I never thought that Champion Labs would have reimbursed me. In the questionnaire they sent me, it asked for the cost of damage. I just said around $500, given the circumstances. I didn't realize that they would pay me based on the amount I stated.

IMHO, they knew that the failures were unacceptable and the payout wasn't expensive. They probably figured it was better to pay for something like this than for the bad publicity it could have caused.

I have pictures if someone wants to host them for me.
 
quote:

Originally posted by Filter guy:
As you're on a one man mission for all things bad about the E-core design, should you ever find yourself in South Eastern Illinois i'll set up a plant tour and engineering tour and you can discuss how media hasn't improved since the 60's, clicker valves, "felt" endcaps, poor design, quality control, and whatever else put's fuel in the tank. They'd be happy to answer. Send me a pm and I'll set it up.

Have them throw in round-trip plane tickets and you have a deal. I'll won't even charge them my usual consulting fees.
 
Is everybody reading Lubeowner's posts in other threads? Nothing except the high dollar German filters seem to take abuse very well. Champion, Purolator, NAPA Silver, Hastings, nothing seems that good. I decided to chop up the last 2 lightly used ST 3950's from my truck. Since having sludge problems 15 years ago, I haven't let a filter or oil go over 3 months. That isn't many miles for my truck, but cold starts, short trips, and stop and go traffic mostly with Pennzoil 5W-30 dino.

If you don't want to risk the Ecore ST 3600, you may want to look at the older design ST 3950. The one I bought last week is still the older design. It has the 20 mm thread, 144 sq. in. media, and a 2 1/2'' diameter gasket. I don't know the spec for the bypass, but it is at the threaded end, a coil spring pushing a metal plate against a rubber gasket. I carefully looked and couldn't see any sign of splits in the media or pulling away from the steel end caps. What more could you want for $2.07?
 
When I changed my oil this weekend, the new ST3600 was a remarkably different filter than the old ST3600 I took off the truck. The filter was physically smaller, the steel used in the canister seemed thinner, and the filter was MUCH lighter.

Is this the new ECORE design? It'll be my last ST filter unless results on this board lead me otherwise. To be fair, it does feel like a $2 filter now.

m
 
quote:

Originally posted by MikeR:
When I changed my oil this weekend, the new ST3600 was a remarkably different filter than the old ST3600 I took off the truck.
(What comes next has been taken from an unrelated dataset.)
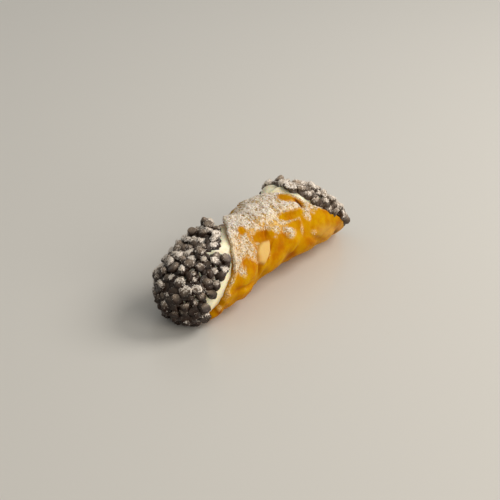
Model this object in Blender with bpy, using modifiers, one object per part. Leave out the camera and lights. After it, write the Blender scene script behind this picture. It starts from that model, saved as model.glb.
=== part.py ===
# Filled pastry tube lying on its side. A rounded square of dough is rolled corner to corner round a
# tube, cream is piped right through it, and each end of the cream is pressed into small chips.
# Metres, +X along the tube, +Z up. Angles round the tube start at the front (-Y) and rise to the top.
import math

import bmesh
import bpy
from mathutils import Vector

MM = 0.001

# dough sheet
BORE = 15.0 * MM
WALL = 2.0 * MM
AXIS_HEIGHT = 16.7 * MM
MIDDLE = 2.6 * MM
SIDEWAYS = -0.4 * MM
LONG_LINE = math.radians(-70)
WRAP = math.radians(218)
LAP_GAP = 0.35 * MM
LAP_START = math.radians(112)
LAP_END = math.radians(143)
GRID = 32

# each end of the sheet: half length at the long line, how full its outline is, how blunt its point is
SHEET_LEFT = {"side": -1, "half": 52.5 * MM, "full": 1.33, "blunt": 0.10}
SHEET_RIGHT = {"side": 1, "half": 66.0 * MM, "full": 1.02, "blunt": 0.15}

# swelling of the crust where the dough blistered
SWELL = 0.55 * MM
SWELL_PITCH = 17.0 * MM

# low in front the tube draws in at its middle
DENT = 1.9 * MM
DENT_ANGLE = math.radians(-38)
DENT_HALF = math.radians(24)
DENT_X = 1.0 * MM
DENT_LENGTH = 21.0 * MM

# humps on the ends: height, the angle and share where they are highest, how far they spread in each
LEFT_HUMP = {"height": 2.2 * MM, "angle": math.radians(112), "wide": math.radians(24), "share": 0.18, "long": 0.13}
RIGHT_HUMP = {"height": 3.4 * MM, "angle": math.radians(130), "wide": math.radians(34), "share": 0.18, "long": 0.26}
LEFT_HEAP = {"height": 4.0 * MM, "angle": math.radians(108), "wide": math.radians(22), "share": 0.19, "long": 0.12}
RIGHT_HEAP = {"height": 0.8 * MM, "angle": math.radians(0), "wide": math.radians(30), "share": 0.36, "long": 0.20}

# cream and its two bulging ends
FILL = 14.1 * MM
LEFT_END = {"sheet": SHEET_LEFT, "reach": 65.0 * MM, "radius": 16.6 * MM, "slant": 0.12,
            "fall": math.radians(5), "full": 2.1, "bare": 6.0 * MM, "hump": LEFT_HUMP, "heap": LEFT_HEAP}
RIGHT_END = {"sheet": SHEET_RIGHT, "reach": 52.3 * MM, "radius": 17.0 * MM, "slant": 0.70,
             "fall": math.radians(-72), "full": 2.8, "bare": 4.6 * MM, "hump": RIGHT_HUMP, "heap": RIGHT_HEAP}
SETBACK = 0.6 * MM
RISE = 7.0 * MM
CREAM_SEGMENTS = 32
CREAM_ROWS = 38
TUBE_SHARE = 0.20

# chips pressed into the cream
COAT = 3.0 * MM
COAT_GAP = 0.65 * MM
COAT_UNEVEN = 0.4 * MM
COAT_SEGMENTS = 32
COAT_ROWS = 22
FLOOR_GAP = 0.3 * MM

CRUST_COLOUR = (0.48, 0.21, 0.012)
CREAM_COLOUR = (0.78, 0.66, 0.42)
CHIP_COLOUR = (0.075, 0.048, 0.032)


def smooth(value, low, high):
    t = min(max((value - low) / (high - low), 0.0), 1.0)
    return t * t * (3.0 - 2.0 * t)


def place(x, angle, radius, lowest=0.0):
    # point at a distance along the tube, an angle round it and a radius from its axis
    z = AXIS_HEIGHT + radius * math.sin(angle)
    return Vector((x + MIDDLE, SIDEWAYS - radius * math.cos(angle), max(z, lowest)))


def blunted(along, across, sheet):
    # takes the sharp point off a corner of the sheet with a parabola
    short = max(0.0, 1.0 - abs(across) / sheet["blunt"])
    return along * (1.0 - 0.5 * sheet["blunt"] * short * short)


def rim(sheet, angle):
    # half length of the rolled sheet at an angle, from its outline |a|^n + |b|^n = 1
    turn = abs(math.remainder(angle - LONG_LINE, 2.0 * math.pi)) / WRAP
    along = (1.0 - turn ** sheet["full"]) ** (1.0 / sheet["full"])
    return sheet["half"] * blunted(along, turn, sheet)


def lift(turn):
    # the layer that finishes on the outside of the lap rides over the one under it
    return (WALL + LAP_GAP) * smooth(turn, LAP_START, LAP_END)


def swell(x, turn):
    # low blisters, none where one layer lies on the other
    free = 1.0 - smooth(abs(turn), math.radians(105), math.radians(125))
    wave = math.sin(x * 2.0 * math.pi / SWELL_PITCH + 1.7 * turn)
    wave += 0.6 * math.sin(x * 2.0 * math.pi / (1.6 * SWELL_PITCH) - 2.9 * turn + 1.0)
    return SWELL * free * (0.8 + wave) / 1.6


def dent(x, angle):
    # how far the tube is drawn in towards its axis
    apart = math.remainder(angle - DENT_ANGLE, 2.0 * math.pi)
    return DENT * math.exp(-(apart / DENT_HALF) ** 2 - ((x - DENT_X) / DENT_LENGTH) ** 2)


def mound(shape, share, angle):
    # height of a hump at a share along an end and an angle round it, none at the rim of the pastry
    apart = math.remainder(angle - shape["angle"], 2.0 * math.pi) / shape["wide"]
    away = (share - shape["share"]) / shape["long"]
    return shape["height"] * math.exp(-apart * apart - away * away) * smooth(share, 0.0, 0.05)


def make_object(name, bm, material, collection):
    mesh = bpy.data.meshes.new(name)
    bm.to_mesh(mesh)
    bm.free()
    mesh.materials.append(material)
    obj = bpy.data.objects.new(name, mesh)
    collection.objects.link(obj)
    for face in mesh.polygons:
        face.use_smooth = True
    return obj


def make_material(name, colour, roughness, scatter=0.0):
    mat = bpy.data.materials.new(name)
    mat.use_nodes = True
    shader = mat.node_tree.nodes["Principled BSDF"]
    shader.inputs["Base Color"].default_value = (*colour, 1.0)
    shader.inputs["Roughness"].default_value = roughness
    shader.inputs["Metallic"].default_value = 0.0
    shader.inputs["Subsurface Weight"].default_value = scatter
    return mat


def sheet_point(u, v):
    # a square grid turned on its corner, its outline rounded, then rolled round the tube
    along = 0.5 * (u + v)
    across = 0.5 * (u - v)
    sheet = SHEET_RIGHT if along > 0.0 else SHEET_LEFT
    n = sheet["full"]
    reach = abs(along) + abs(across)
    if reach > 0.0:
        scale = reach / (abs(along) ** n + abs(across) ** n) ** (1.0 / n)
        along *= scale
        across *= scale
    x = sheet["half"] * blunted(along, across, sheet)
    turn = WRAP * across
    angle = LONG_LINE + turn
    radius = BORE + WALL + lift(turn) + swell(x, turn) - dent(x, angle)
    return place(x, angle, radius)


def face_outwards(bm):
    # a sheet faces away from the tube's axis, a closed body has a positive volume
    bm.normal_update()
    if any(edge.is_boundary for edge in bm.edges):
        axis = Vector((MIDDLE, 0.0, AXIS_HEIGHT))
        out = sum(face.normal.dot(face.calc_center_median() - axis) for face in bm.faces)
    else:
        out = bm.calc_volume(signed=True)
    if out < 0.0:
        bmesh.ops.reverse_faces(bm, faces=bm.faces)


def make_pastry(collection, material):
    bm = bmesh.new()
    bmesh.ops.create_grid(bm, x_segments=GRID, y_segments=GRID, size=1.0)
    for vert in bm.verts:
        vert.co = sheet_point(vert.co.x, vert.co.y)
    face_outwards(bm)
    obj = make_object("pastry_shell", bm, material, collection)
    thick = obj.modifiers.new("wall", "SOLIDIFY")
    thick.thickness = WALL
    thick.offset = -1.0
    thick.use_even_offset = False
    return obj


def bulge(end, share, angle):
    # piped end of the cream: share 0 at the rim of the pastry and 1 at the tip. A superellipse whose
    # flat end leans, rising from the bore to its full radius over a few millimetres, with a hump on one side.
    th = 0.5 * math.pi * (1.0 - share)
    power = 2.0 / end["full"]
    full = math.sin(th) ** power
    start = rim(end["sheet"], angle) - SETBACK
    tip = end["reach"] + end["slant"] * full * end["radius"] * math.cos(angle - end["fall"])
    x = start + (tip - start) * math.cos(th) ** power
    open_radius = FILL + (end["radius"] - FILL) * smooth(x, start, start + RISE)
    return x * end["sheet"]["side"], full * (open_radius + mound(end["hump"], share, angle))


def bulge_point(end, share, angle, height, lowest):
    # point standing off the cream along the normal of its surface
    step = 0.004
    point = place(*bulge_place(end, share, angle))
    if share > 0.999:
        lean = Vector((0.0, math.cos(end["fall"]), -math.sin(end["fall"]))) * end["slant"]
        normal = Vector((end["sheet"]["side"], 0.0, 0.0)) + lean
    else:
        near = place(*bulge_place(end, share - step, angle))
        far = place(*bulge_place(end, min(share + step, 0.9999), angle))
        left = place(*bulge_place(end, share, angle - step))
        right = place(*bulge_place(end, share, angle + step))
        normal = (far - near).cross(right - left) * end["sheet"]["side"]
    point += normal.normalized() * height
    point.z = max(point.z, lowest)
    return point


def make_cream(collection, material):
    bm = bmesh.new()
    bmesh.ops.create_uvsphere(bm, u_segments=CREAM_SEGMENTS, v_segments=CREAM_ROWS, radius=1.0)
    for vert in bm.verts:
        polar = math.acos(max(-1.0, min(1.0, vert.co.z))) / math.pi
        angle = math.atan2(vert.co.y, vert.co.x)
        station = 1.0 - 2.0 * polar
        end = RIGHT_END if station > 0.0 else LEFT_END
        share = (abs(station) - TUBE_SHARE) / (1.0 - TUBE_SHARE)
        if share <= 0.0:
            start = (rim(end["sheet"], angle) - SETBACK) * end["sheet"]["side"]
            x = start * abs(station) / TUBE_SHARE
            radius = FILL - dent(x, angle)
        else:
            x, radius = bulge(end, share, angle)
        vert.co = place(x, angle, radius, FLOOR_GAP + WALL)
    face_outwards(bm)
    return make_object("cream_filling", bm, material, collection)


def bulge_place(end, share, angle):
    x, radius = bulge(end, share, angle)
    return x, angle, radius, -1.0


def coat_edge(end, angle):
    # share of the bulge where the chips begin, found by walking an uneven band of bare cream from the rim
    band = end["bare"] * (1.0 + 0.22 * math.sin(3.0 * angle + 0.6) + 0.14 * math.sin(7.0 * angle))
    share = 0.0
    last = bulge(end, share, angle)
    while band > 0.0 and share < 0.7:
        share += 0.01
        here = bulge(end, share, angle)
        band -= math.dist(last, here)
        last = here
    return share


def coat_depth(end, share, angle):
    # the chips stand up to uneven heights, and lie two deep on one side
    lumps = math.sin(8.0 * angle + 14.0 * share) + math.sin(5.0 * angle - 21.0 * share + 2.0)
    return COAT + COAT_UNEVEN * lumps * math.sin(math.pi * share) + mound(end["heap"], share, angle)


def make_coat(name, end, collection, material):
    bm = bmesh.new()
    bmesh.ops.create_uvsphere(bm, u_segments=COAT_SEGMENTS, v_segments=COAT_ROWS, radius=1.0)
    for vert in bm.verts:
        polar = math.acos(max(-1.0, min(1.0, vert.co.z))) / math.pi
        angle = math.atan2(vert.co.y, vert.co.x)
        outer = polar <= 0.5 + 1e-6
        edge = coat_edge(end, angle)
        away = 1.0 - 2.0 * polar if outer else 2.0 * polar - 1.0
        share = edge + (1.0 - edge) * away
        depth = COAT_GAP
        if outer:
            rounding = math.sqrt(1.0 - (1.0 - min(away / 0.30, 1.0)) ** 2)
            depth += 0.25 * COAT + (coat_depth(end, share, angle) - 0.25 * COAT) * rounding
        lowest = FLOOR_GAP + (0.0 if outer else WALL - COAT_GAP)
        vert.co = bulge_point(end, share, angle, depth, lowest)
    face_outwards(bm)
    return make_object(name, bm, material, collection)


def main():
    for obj in list(bpy.data.objects):
        bpy.data.objects.remove(obj)
    collection = bpy.data.collections.new("filled_pastry_tube")
    bpy.context.scene.collection.children.link(collection)
    crust = make_material("fried_pastry", CRUST_COLOUR, 0.42)
    cream = make_material("piped_cream", CREAM_COLOUR, 0.45, 0.2)
    chips = make_material("dark_chips", CHIP_COLOUR, 0.5)
    make_pastry(collection, crust)
    make_cream(collection, cream)
    make_coat("chip_coat_left", LEFT_END, collection, chips)
    make_coat("chip_coat_right", RIGHT_END, collection, chips)


main()
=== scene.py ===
import math

import bpy
import numpy as np
from mathutils import Matrix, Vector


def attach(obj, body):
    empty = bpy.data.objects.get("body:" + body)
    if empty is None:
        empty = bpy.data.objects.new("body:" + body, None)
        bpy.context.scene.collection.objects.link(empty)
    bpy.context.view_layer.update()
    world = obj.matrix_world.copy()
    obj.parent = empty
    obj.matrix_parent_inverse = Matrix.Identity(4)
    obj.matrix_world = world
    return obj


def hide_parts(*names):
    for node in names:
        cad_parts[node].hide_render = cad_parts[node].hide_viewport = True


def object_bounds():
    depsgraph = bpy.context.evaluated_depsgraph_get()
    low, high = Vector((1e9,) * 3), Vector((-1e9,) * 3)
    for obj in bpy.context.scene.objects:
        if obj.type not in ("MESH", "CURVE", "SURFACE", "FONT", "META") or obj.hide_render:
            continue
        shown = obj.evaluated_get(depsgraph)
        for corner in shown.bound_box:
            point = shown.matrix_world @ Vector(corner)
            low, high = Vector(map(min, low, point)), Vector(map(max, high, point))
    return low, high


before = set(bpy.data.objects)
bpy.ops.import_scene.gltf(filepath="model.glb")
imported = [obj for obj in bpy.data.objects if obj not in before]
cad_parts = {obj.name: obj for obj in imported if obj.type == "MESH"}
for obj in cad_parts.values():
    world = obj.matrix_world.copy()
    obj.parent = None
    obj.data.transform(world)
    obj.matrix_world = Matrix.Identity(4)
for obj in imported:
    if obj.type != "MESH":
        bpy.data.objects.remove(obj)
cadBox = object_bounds()
mm = 0.001                                   # every size below is in millimetres until a mesh is made
print("frame loaded")


def linearColour(hexCode):
    # sRGB hex to linear: c / 12.92 below 0.04045, otherwise ((c + 0.055) / 1.055) to the power 2.4
    channels = [int(hexCode[i:i + 2], 16) / 255.0 for i in (0, 2, 4)]
    return (*[c / 12.92 if c <= 0.04045 else ((c + 0.055) / 1.055) ** 2.4 for c in channels], 1.0)


def setInputs(tree, node, inputs):
    # each input takes either a fixed value or a link from a socket
    for name, value in inputs.items():
        if isinstance(value, bpy.types.NodeSocket):
            tree.links.new(value, node.inputs[name])
        else:
            node.inputs[name].default_value = value


def addNode(tree, kind, inputs=None, stops=(), **settings):
    # one shader node with its settings, inputs and links, and a ramp's stops as (position, hex colour) pairs
    node = tree.nodes.new(kind)
    for name, value in settings.items():
        setattr(node, name, value)
    setInputs(tree, node, inputs or {})
    if stops:
        while len(node.color_ramp.elements) < len(stops):
            node.color_ramp.elements.new(0.5)
        for element, (position, hexCode) in zip(node.color_ramp.elements, stops):
            element.position = position
            element.color = linearColour(hexCode)
    return node


def newMaterial(name):
    # an empty material, its node tree, its Principled shader and the place on the piece, in metres
    material = bpy.data.materials.new(name)
    material.use_nodes = True
    tree = material.node_tree
    shader = next(node for node in tree.nodes if node.type == "BSDF_PRINCIPLED")
    return material, tree, shader, addNode(tree, "ShaderNodeTexCoord").outputs["Object"]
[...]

The filter was physically smaller, the steel used in the canister seemed thinner, and the filter was MUCH lighter.

Is this the new ECORE design? It'll be my last ST filter unless results on this board lead me otherwise. To be fair, it does feel like a $2 filter now.

m


Rather than worry about a bunch of speculation here, cut it open when you take it off, take an objective look at it, and let us what you find. The Ecore is easy to recognize, look for a black plastic cage instead of the old perforated metal in the center. Should be able to tell from the box too if you retrieve it from the trash.